On the trade front, China’s $31.5 billion deficit is the largest monthly deficit since at least 2000, when the Chinese economy was much smaller, and is likely China’s largest monthly deficit ever. China posted a $27.3 billion surplus in January, according to data released by the General Administration of Customs. Weak growth in exports for China, the world’s factory and second-largest economy after the U.S., suggests that global demand remains weak.

Looking at January and February together, exports rose 6.9%, while imports gained 7.7%, far slower than the double-digit gains China usually chalks up. During the two-month period, exports to the European Union, China’s largest trading partner, declined by 1.1% compared with a year earlier. Although China’s exports to the U.S. rose 14.9% during the two-month period compared with a year earlier, that was a slower rate of increase than the 17.4% year-to-year rise in the fourth quarter of 2011.

China doesn’t rely as much on foreign trade for growth as it did during the financial crisis of 2008 and 2009, when the slowdown in exports cost at least 20 million jobs, according to Chinese surveys.

Even so, the weak trade figures are likely to stiffen the resolve of Chinese leaders to reduce the pace of appreciation of the yuan against the dollar from the 4.7% gain of 2011.

Any slowdown is bound to be an issue in the 2012 U.S. elections, especially because China continues to run huge trade surpluses with the U.S., including a $26.2 billion surplus for the first two months of the year, up from $21.5 billion in the year-earlier period.

In 2012, the yuan has been flat against the dollar. “The continuous one-sided appreciation of the yuan has probably come to an end,” Mr. Qu said.

Measures of domestic economic activity were weak as well. Automobile sales in China fell 6% in the first two months of the year compared with a year earlier.

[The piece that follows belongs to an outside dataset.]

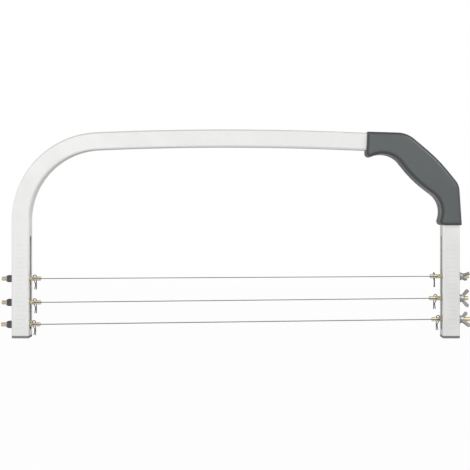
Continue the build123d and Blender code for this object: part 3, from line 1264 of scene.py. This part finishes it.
@dataclass
class Pin:
    """A threaded pin with a collar, a neck with a cross hole, and a fork for the blade."""

    diameter: float = 5.0
    root_diameter: float = 4.15
    pitch: float = 0.8
    length: float = 45.0
    collar: float = 3.7
    collar_edge: float = 0.2
    neck: float = 3.0
    neck_diameter: float = 4.4
    neck_edge: float = 0.25
    hole: float = 1.2
    hole_sides: int = 16
    fork_width: float = 1.0
    fork_depth: float = 9.4
    edge: float = 0.4
    room: float = 1.0
    sides: int = 24

    @property
    def hole_run(self) -> float:
        """Gives the distance of the cross hole from the pin's outer tip."""
        return self.length - self.collar - self.neck / 2

    def pattern(self) -> Piece:
        """Makes the right-hand pin along X, with its outer tip at the origin.

        Returns:
            The pin.
        """
        pin = self._thread()
        inner = -self.length
        half, neck = self.diameter / 2, self.neck_diameter / 2
        shoulder = inner + self.collar
        start = shoulder + self.neck
        collar = lathed("pin_collar", [
            (inner, 0.0), (inner, half - self.edge), (inner + self.edge, half),
            (shoulder - self.collar_edge, half), (shoulder, half - self.collar_edge),
            (shoulder, neck), (start - self.neck_edge, neck), (start, neck - self.neck_edge),
            (start + self.pitch, self.root_diameter / 2), (start + self.pitch, 0.0)], self.sides)
        combine(pin, collar, Joining.ADD)
        slit = self.fork_depth + self.diameter
        combine(pin, block((slit, 2 * self.diameter, self.fork_width),
                           (inner - self.diameter + slit / 2, 0, 0)))
        combine(pin, rod(self.hole, 2 * self.diameter, (-self.hole_run, 0, 0), axis="Z",
                         sides=self.hole_sides))
        return pin

    def _thread(self) -> Piece:
        """Makes the threaded length with flat ends and a chamfered tip.

        Returns:
            The thread, as a closed solid.
        """
        start = self.collar + self.neck - self.length
        turns = math.ceil(-start / self.pitch) + 2
        crest, root = self.diameter / 2, self.root_diameter / 2
        flat = self.pitch / 8
        first = start - self.pitch
        thread = traced("pin_thread", [
            (first, 0, root), (first + flat, 0, root), (first + self.pitch / 2, 0, crest),
            (first + self.pitch / 2 + flat, 0, crest), (first + self.pitch, 0, root)])
        modify(thread, "SCREW", axis="X", screw_offset=self.pitch, iterations=turns,
               steps=self.sides, render_steps=self.sides, use_merge_vertices=True,
               merge_threshold=WELD)
        with editing(thread):
            bpy.ops.mesh.remove_doubles(threshold=WELD)
            for place, outwards in ((start, -1.0), (0.0, 1.0)):
                bpy.ops.mesh.select_all(action="SELECT")
                bpy.ops.mesh.bisect(plane_co=(place, 0, 0), plane_no=(outwards, 0, 0),
                                    use_fill=True, clear_outer=True, threshold=WELD)
        room = self.room
        envelope = lathed("tip_envelope", [
            (start - room, 0.0), (start - room, crest + room), (-room - self.edge, crest + room),
            (0.0, crest - self.edge), (0.0, 0.0)], self.sides)
        combine(tidied(thread), envelope, Joining.COMMON)
        return thread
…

The slow start will make it tough for the Chinese auto industry to meet its target of 8%-to-10% growth in auto sales for 2012.

Foreign auto makers have already said China’s once red-hot market for automobiles could register single-digit growth rates for a second year in a row. That would be the slowest back-to-back growth since the market first took off in the late 1990s.

On Friday, the China Association of Automobile Manufacturers said auto sales declined 6% to 2.95 million vehicles in the first two months of 2012 compared with the same period a year earlier.

Car sales over the same period dropped 4.4%, to 2.37 million.

Also on Friday, Chinese government agencies said value-added industrial output in China in the first two months of 2012 was up 11.4% from a year earlier, slowing from December’s 12.8% pace and short of the 12.4% economists had forecast.

Retail sales for the first two months of the year were up 14.7%, slowing from December’s 18.1% pace.

Diminished growth also helped keep inflation in check. Consumer prices in February were up 3.2% from a year earlier, compared with a 4.5% pace in January and economists’ expectations of a 3.4% increase. January’s inflation figure was boosted by high food prices during the Lunar New Year, an effect reversed in February, bringing inflation back down.

To stabilize growth, China’s central bank is likely to cut the reserves that banks are required to hold, which it has already done twice since late last year. That is designed to pick up the current sluggish pace of lending.

But China is wary of cutting interest rates, which can broadly affect the economy. That is partly because policy makers worry that lower interest rates could boost sales of luxury apartments, and reignite a property bubble.

While few economists expect China to unveil a broad stimulus plan, there are other measures available to boost consumer spending, including cutting taxes on luxury goods and reprising programs to subsidize automobile or appliance spending.

The overall fiscal deficit, which the ministry of finance said last week that it is targeting at 1.5% of GDP, could also be raised.